Aleksey Kokorin is vice-president of the Association of Small and Medium Cities of Russia, a member of the Council under the President of the Russian Federation for the Development of Local Self-Government, Chairman of the Audit Commission of the Association “Cities of the Urals”, a member of the Board of the Council of Municipal Formations of the Kurgan Oblast.

Since January 2019, he is a member of the Board of Directors of JSC Atomredmetzoloto.

==Personal life==

Korkorin was devoted in many years to cross-country skiing, athletics, and likes to read Russian classics and biographies of modern politicians.

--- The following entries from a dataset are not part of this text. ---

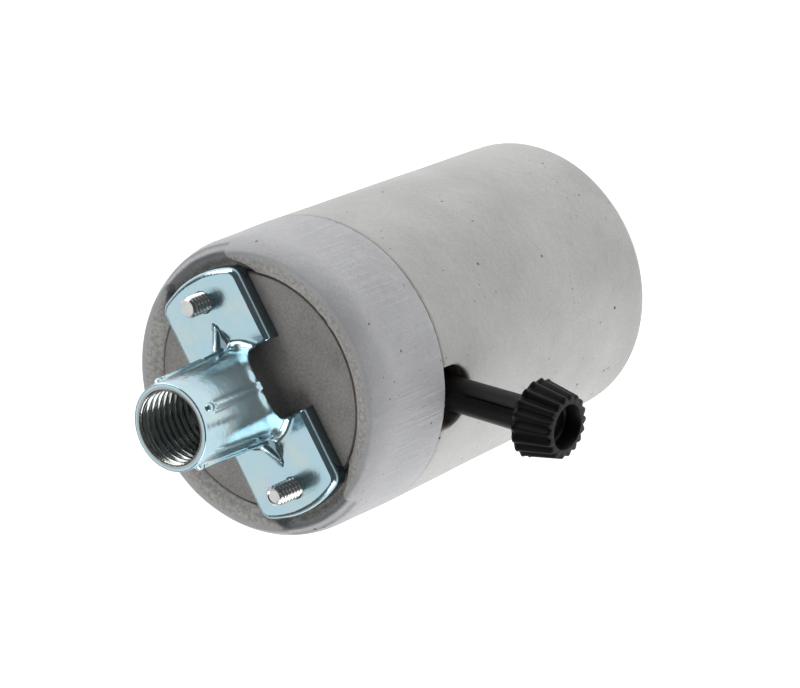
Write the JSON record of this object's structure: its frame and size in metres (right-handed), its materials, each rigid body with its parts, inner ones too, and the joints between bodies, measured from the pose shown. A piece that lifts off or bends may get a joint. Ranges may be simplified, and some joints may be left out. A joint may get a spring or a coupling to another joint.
{
  "type": "porcelain lampholder with turn switch",
  "caption": "Unglazed porcelain lampholder for a heat lamp, with a turn-knob switch on the side and a drawn steel bracket with a threaded barrel on top.",
  "frame": {"origin": "centre of the lamp mouth's rim plane, on the lampholder's axis", "axes": "+Z along the axis from the lamp mouth to the bracket's threaded barrel; the bracket's ears lie along X; the knob points towards -X and -Y, 234 degrees about +Z from +X"},
  "size_m": [0.0567, 0.0658, 0.0989],
  "materials": {
    "porcelain": "unglazed, off-white with fine dark specks",
    "vulcanised_fibre": "matt grey-brown pressed fibre",
    "zinc_plate": "bright zinc plate with a pale blue tint",
    "plated_screw": "nickel-plated steel screws",
    "knob_plastic": "satin black moulded plastic",
    "spindle_steel": "plain bright steel",
    "phenolic": "brown moulded phenolic",
    "brass": "plain brass",
    "spring_bronze": "phosphor bronze leaf",
    "nickel_shell": "nickel-plated brass shell"
  },
  "bodies": {
    "socket": {"porcelain_body": "porcelain", "porcelain_cap": "porcelain", "inner_fibre_disc": "vulcanised_fibre", "outer_fibre_disc": "vulcanised_fibre", "bracket": "zinc_plate", "long_screws": "plated_screw", "switch_frame": "spindle_steel", "frame_rivets": "brass", "index_spring": "spindle_steel", "line_contact_spring": "spring_bronze", "load_contact_spring": "spring_bronze", "line_terminal": "brass", "line_terminal_screw": "brass", "neutral_terminal": "plated_screw", "neutral_terminal_screw": "plated_screw", "contact_rivets": "brass", "screw_shell": "nickel_shell", "shell_screws": "plated_screw", "shell_nut": "plated_screw", "contact_cup": "brass", "plunger_spring": "spindle_steel", "centre_link": "brass"},
    "knob_assembly": {"knob": "knob_plastic", "switch_stem": "spindle_steel", "stem_clip": "spindle_steel", "rotor": "phenolic", "rotor_contact": "brass"},
    "centre_contact": {"contact_plunger": "nickel_shell"}
  },
  "joints": [
    {"name": "knob_turn", "type": "hinge", "parent": "socket", "child": "knob_assembly", "pos_m": [0, 0, 0.056], "axis": [-0.5878, -0.809, 0], "continuous": true, "deforming": ["index_spring", "line_contact_spring", "load_contact_spring"]},
    {"name": "contact_press", "type": "slide", "parent": "socket", "child": "centre_contact", "axis": [0, 0, 1], "range_m": [0, 0.002], "stiffness_N_per_m": 600, "springref_m": -0.0015, "deforming": ["plunger_spring"]}
  ]
}
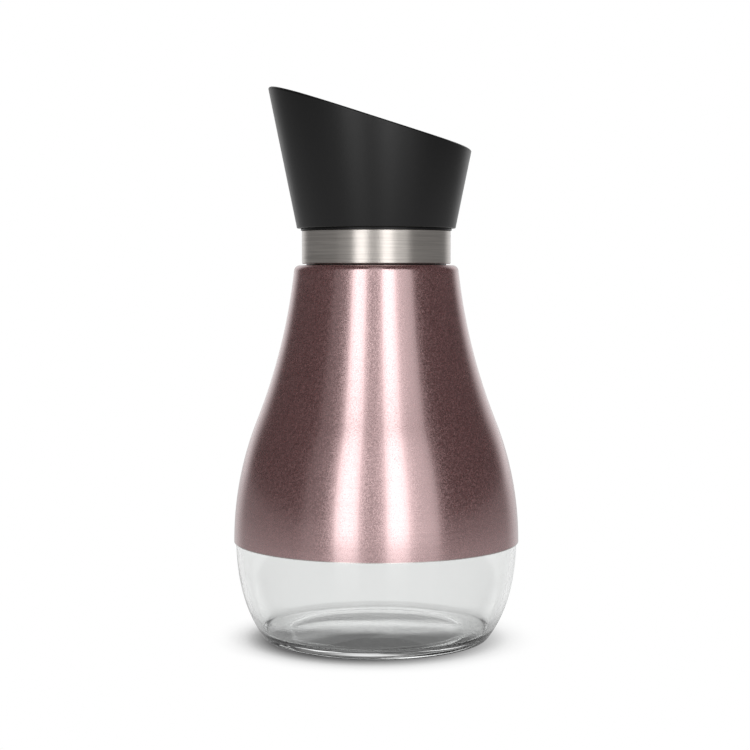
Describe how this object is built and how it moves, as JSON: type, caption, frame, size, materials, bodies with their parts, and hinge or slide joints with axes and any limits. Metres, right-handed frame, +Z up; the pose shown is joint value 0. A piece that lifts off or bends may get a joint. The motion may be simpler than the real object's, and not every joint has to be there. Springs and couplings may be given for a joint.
{
  "type": "oil and vinegar cruet",
  "caption": "Pear-shaped glass cruet in a lacquered steel sleeve, with a screw-on flared spout, a slanting mouth and a flap that opens when tipped.",
  "frame": {"origin": "middle of the base, on the surface that the cruet stands on", "axes": "+Z up along the cruet, -X towards the pouring lip, +Y away from the picture's camera"},
  "size_m": [0.09, 0.09, 0.1733],
  "materials": {
    "clear_glass": "clear, polished",
    "rose_lacquer": "satin metallic lacquer with fine flake",
    "clear_adhesive": "clear, glossy",
    "black_silicone": "matte",
    "grey_silicone": "translucent, matte",
    "black_plastic": "fine satin",
    "brushed_steel": "brushed round the band",
    "polished_steel": "turned, bright"
  },
  "bodies": {
    "bottle": {"glass_bottle": "clear_glass", "steel_sleeve": "rose_lacquer", "sleeve_adhesive": "clear_adhesive", "neck_grommet": "black_silicone"},
    "gasket": {"mouth_gasket": "grey_silicone"},
    "plug_ring": {"plug_seal": "grey_silicone"},
    "head": {"screw_collar": "black_plastic", "steel_band": "brushed_steel", "spout_shell": "black_plastic", "pour_insert": "black_plastic", "insert_seal": "grey_silicone", "hinge_pin": "polished_steel"},
    "flap": {"flap": "black_plastic", "flap_seal": "grey_silicone", "flap_weight": "polished_steel"}
  },
  "joints": [
    {"name": "head_lift_off", "type": "slide", "parent": "bottle", "child": "gasket", "axis": [0, 0, 1], "range_m": [0, 0.04]},
    {"name": "head_rise", "type": "slide", "parent": "gasket", "child": "plug_ring", "axis": [0, 0, 1], "range_m": [0, 0.0038]},
    {"name": "head_turn", "type": "hinge", "parent": "plug_ring", "child": "head", "pos_m": [0, 0, 0.127], "axis": [0, 0, 1], "range_deg": [0, 450]},
    {"name": "flap_hinge", "type": "hinge", "parent": "head", "child": "flap", "pos_m": [0.004, 0, 0.1451], "axis": [0, 1, 0], "range_deg": [0, 65]}
  ],
  "couplings": [
    {"joint": "head_rise", "follows": "head_turn", "m_per_rad": 0.00047746}
  ]
}
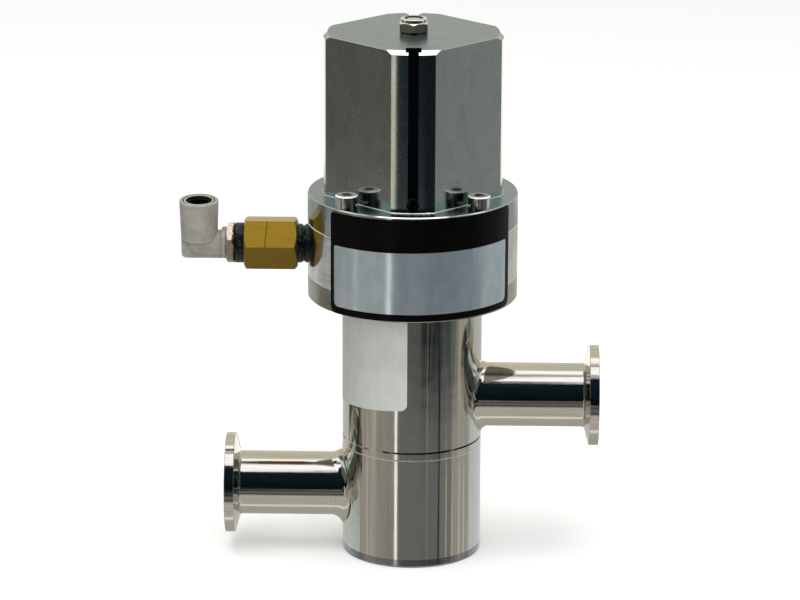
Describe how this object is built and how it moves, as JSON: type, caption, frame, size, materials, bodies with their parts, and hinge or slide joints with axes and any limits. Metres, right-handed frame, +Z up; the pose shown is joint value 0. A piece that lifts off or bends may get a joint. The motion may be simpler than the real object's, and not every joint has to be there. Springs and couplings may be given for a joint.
{
  "type": "pneumatic vacuum valve",
  "caption": "In-line pneumatic vacuum valve: polished steel body with two offset flanged ports, square piston actuator on top and a swivelling push-in air elbow.",
  "frame": {"origin": "centre of the body's flat underside, on the stem's axis", "axes": "+Z up the stem, +X out of the outlet (the higher port), -X out of the inlet and the air fitting, -Y to the front"},
  "size_m": [0.1655, 0.0824, 0.2162],
  "materials": {
    "polished_stainless": "polished tube, faint drawing lines along it",
    "satin_stainless": "turned, satin",
    "turned_aluminium": "bright turned",
    "anodised_aluminium": "grey anodised over a milled surface",
    "piston_aluminium": "turned",
    "screw_steel": "stainless fastener",
    "nut_steel": "stainless lock nut",
    "ground_steel": "ground and polished",
    "bellows_steel": "thin formed stainless sheet",
    "spring_steel": "oiled spring steel",
    "bronze": "sintered bronze",
    "brass": "sawn and drawn brass bar",
    "plated_brass": "nickel plated brass, pinkish where worn",
    "thread_sealant": "dried blue-black thread sealant",
    "elbow_plastic": "moulded light grey plastic",
    "black_plastic": "moulded black plastic",
    "nickel_plating": "nickel plated brass",
    "nylon": "nylon ring",
    "bearing_plastic": "bearing plastic strip",
    "magnet": "bonded magnet",
    "seal_rubber": "black seal rubber"
  },
  "bodies": {
    "valve_body": {"bottom_cap": "polished_stainless", "lower_body_shell": "polished_stainless", "inlet_port": "polished_stainless", "seat_ring": "polished_stainless", "upper_body_shell": "polished_stainless", "outlet_port": "polished_stainless", "body_flange": "satin_stainless", "bonnet_seal": "seal_rubber", "bellows_flange": "satin_stainless", "air_ring": "turned_aluminium", "cylinder_seal": "seal_rubber", "stem_guide": "bronze", "stem_seal": "seal_rubber", "seal_retainer": "spring_steel", "actuator_block": "anodised_aluminium", "roof_bush": "bronze", "vent_screw": "screw_steel", "cap_screws": "screw_steel", "bellows": "bellows_steel", "return_spring": "spring_steel", "brass_adapter": "brass", "ring_sealant": "thread_sealant", "stud_sealant": "thread_sealant", "elbow_stud": "plated_brass", "stud_seal": "seal_rubber"},
    "stem_group": {"valve_stem": "ground_steel", "poppet": "satin_stainless", "poppet_seal": "seal_rubber", "poppet_washer": "screw_steel", "poppet_screw": "screw_steel", "bellows_foot": "satin_stainless", "piston": "piston_aluminium", "piston_seal": "seal_rubber", "piston_magnet": "magnet", "piston_guide_ring": "bearing_plastic", "piston_washer": "screw_steel", "piston_nut": "screw_steel", "stem_nut": "nut_steel", "nut_insert": "nylon"},
    "elbow": {"elbow_body": "elbow_plastic", "tube_seal": "seal_rubber", "grip_ring": "spring_steel", "tube_guide": "nickel_plating"},
    "release_collar": {"release_collar": "black_plastic"}
  },
  "joints": [
    {"name": "valve_lift", "type": "slide", "parent": "valve_body", "child": "stem_group", "axis": [0, 0, 1], "range_m": [0, 0.01], "stiffness_N_per_m": 9000, "springref_m": -0.004, "deforming": ["return_spring", "bellows"]},
    {"name": "elbow_swivel", "type": "hinge", "parent": "valve_body", "child": "elbow", "pos_m": [-0.0838, 0, 0.1254], "axis": [1, 0, 0], "continuous": true},
    {"name": "release_press", "type": "slide", "parent": "elbow", "child": "release_collar", "axis": [0, 0.0785, -0.9969], "range_m": [0, 0.0012], "stiffness_N_per_m": 400, "springref_m": -0.0015}
  ]
}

In May 2015, at the fourth stage of the Russian Cup in the city of Surgut, he fulfilled the standard of the master of sports of Russia in clay pigeon shooting. Order No. 140-ng dated September 30, 2015 awarded the sports title "Master of Sports of Russia".

===Family===

He is married to his second wife, Elena Viktorovna Kokorina, and has 2 daughters, Oksana Guryeva, Aleksandra, and a son, Sergey.

Oksana is a candidate of economic sciences. Aleksandra is a student of the Ural Law Academy in Yekaterinburg.

Sergey served two years in the signal troops, received a higher education. On the night of April 28 or 29, 2017 in Shadrinsk, in a state of strong alcoholic intoxication, he stabbed him in the right side, and then in the lower back, stomach and in the arm of his drinking companion. On 8 November 2017, Sergey he was found guilty of committing a crime under paragraph "h" of Part 2 of Art. 111 of the Criminal Code of the Russian Federation "Intentional infliction of grievous bodily harm" with a sentence of imprisonment for a term of 3 years conditionally. The verdict entered into force on November 21, 2017. Sergey paid the victim's treatment costs.